Aviad Rubinstein (Stanford)

SETH vs Approximation

I will overview progress from the last couple of years on understanding the fine-grained complexity of approximation algorithms, with a focus on nearest-neighbor and string matching problems.

Mostly based on joint works with Amir Abboud, Josh Brakensiek, Lijie Chen, Shafi Goldwasser, Bernhard Haeupler, Kaifeng Lyu, Guy Rothblum, Saeed Seddighin, Amirbehshad Shahrasbi, Zhao Song, Xiaorui Sun, and Ryan Williams.

Sergei Vassilvitskii (Google Research)

Machine Learning meets Online Algorithms

Classic algorithm design focuses on optimizing worst case complexity, resulting in algorithms that perform well for any possible input. In many applications, however, the typical input is not just far from worst case, but has some predictable characteristics. We give a brief overview of recent results that incorporate machine learned predictions into algorithm design. These approaches improve the algorithms’ performance when predictions are correct, and nearly match the best known worst case performance bounds when the predictions are wrong.

Phil Long (Google Research)

The Singular Values of Convolutional Layers

We characterize the singular values of the linear transformation associated with a standard 2D multi-channel convolutional layer, enabling their efficient computation. This characterization also leads to an algorithm for projecting a convolutional layer onto an operator-norm ball. We show that this is an effective regularizer; for example, it improves the test error of a deep residual network using batch normalization on CIFAR-10 from 6.2% to 5.3%.

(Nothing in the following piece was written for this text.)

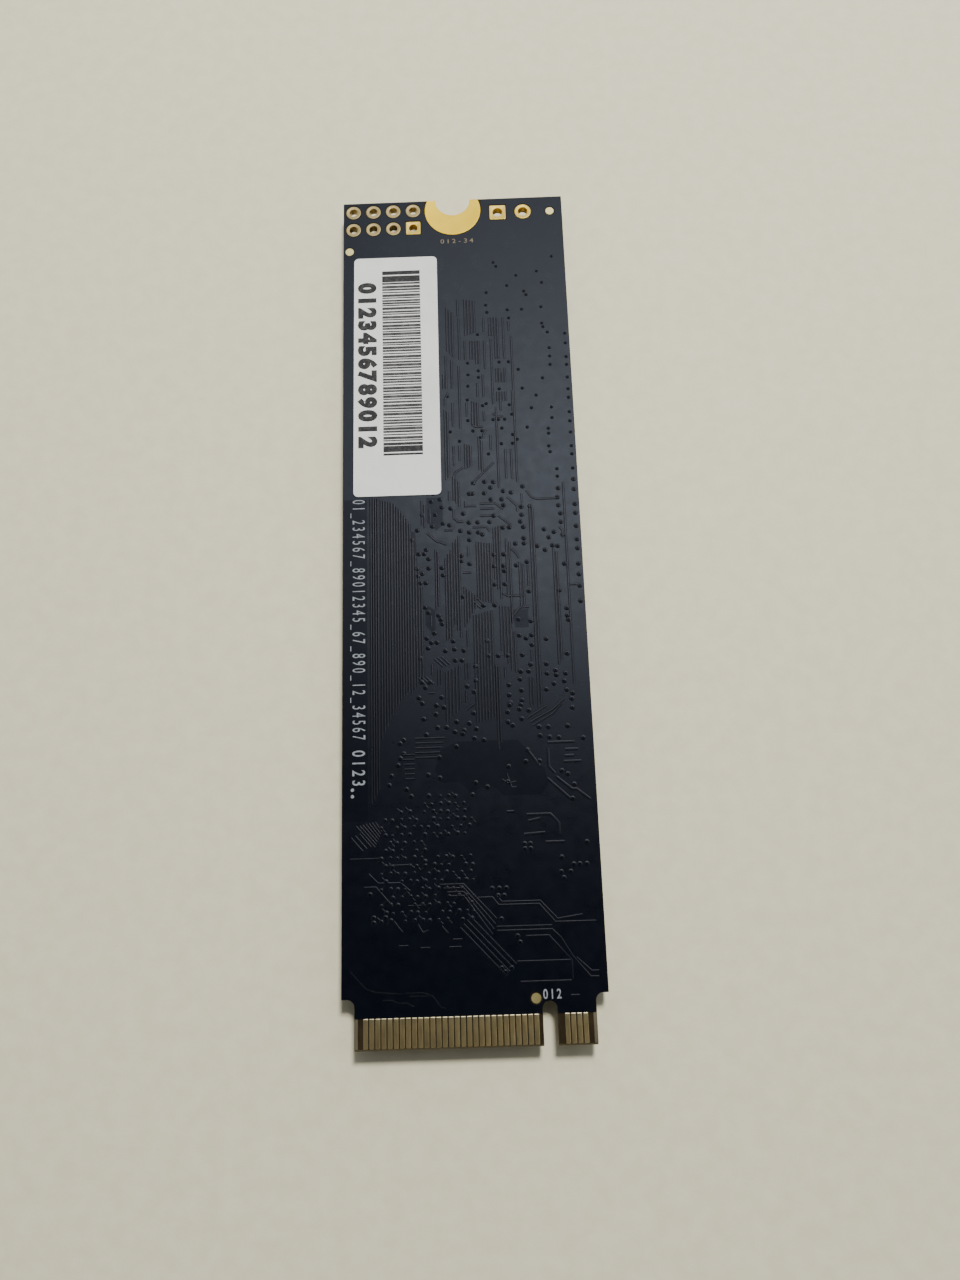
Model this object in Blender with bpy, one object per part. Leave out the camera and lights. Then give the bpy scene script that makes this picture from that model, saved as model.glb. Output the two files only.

Prasad Raghavendra (UC Berkeley)

Using Semidefinite Programming for Inference--Case of Robust Community Detection

We propose a new hierarchy of semidefinite programming relaxations for inference problems and demonstrate their application to regular stochastic block models.

A regular stochastic block model (RSBM) is a random graph model wherein the vertices are partitioned into k communities, and a random regular graph is sampled conditioned on a prescribed number of edges between the communities. For example, if we sample a graph with no edges within communities, we obtain a model for sampling k-colorable graphs. The Kesten-Stigum (KS) threshold is widely conjectured to mark a computational threshold for the problem of community detection for both RSBMs and general (irregular) SBMs. In this work, we apply our hierarchy of SDP relaxations to RSBMs, and prove the following results:

1. For every ε, there exists m ∈ N such that the mth level of the SDP hierarchy can detect communities in a dissortative RSBM which is ε-above the KS threshold.
2. The resulting SDP based algorithm is robust to o(n)-perturbations of the graph.
3. Below the KS threshold, no constant level of our hierarchy can solve the community detection in an RSΒΜ.BM.

Rasmus Pagh (Google Research / ITU Copenhagen)

Hardness and Approximation of High-Dimensional Search Problems

The need to perform search in a collection of high-dimensional vectors arises in many areas of computer science including databases, image analysis, information retrieval, and machine learning. In contrast to lower-dimensional settings, we do not know of worst-case efficient data structures for such search problems. In fact, if we make no assumptions on the input there is no known way of doing significantly better than brute force. The talk surveys recent developments in the theoretical study of high dimensional search problems, including:

• Conditional hardness results linking search problems to well-known computationally hard problems such as k-SAT.
• Upper bounds for approximate high-dimensional search using locality-sensitive maps and filters, and work towards derandomizing these algorithms.
• Surprising upper bounds in batched settings where there are many simultaneous searches.

Towards the end of the talk I will discuss recent work proving lower bounds for k-Nearest Neighbors in the indexability model that abstracts external-memory data structures.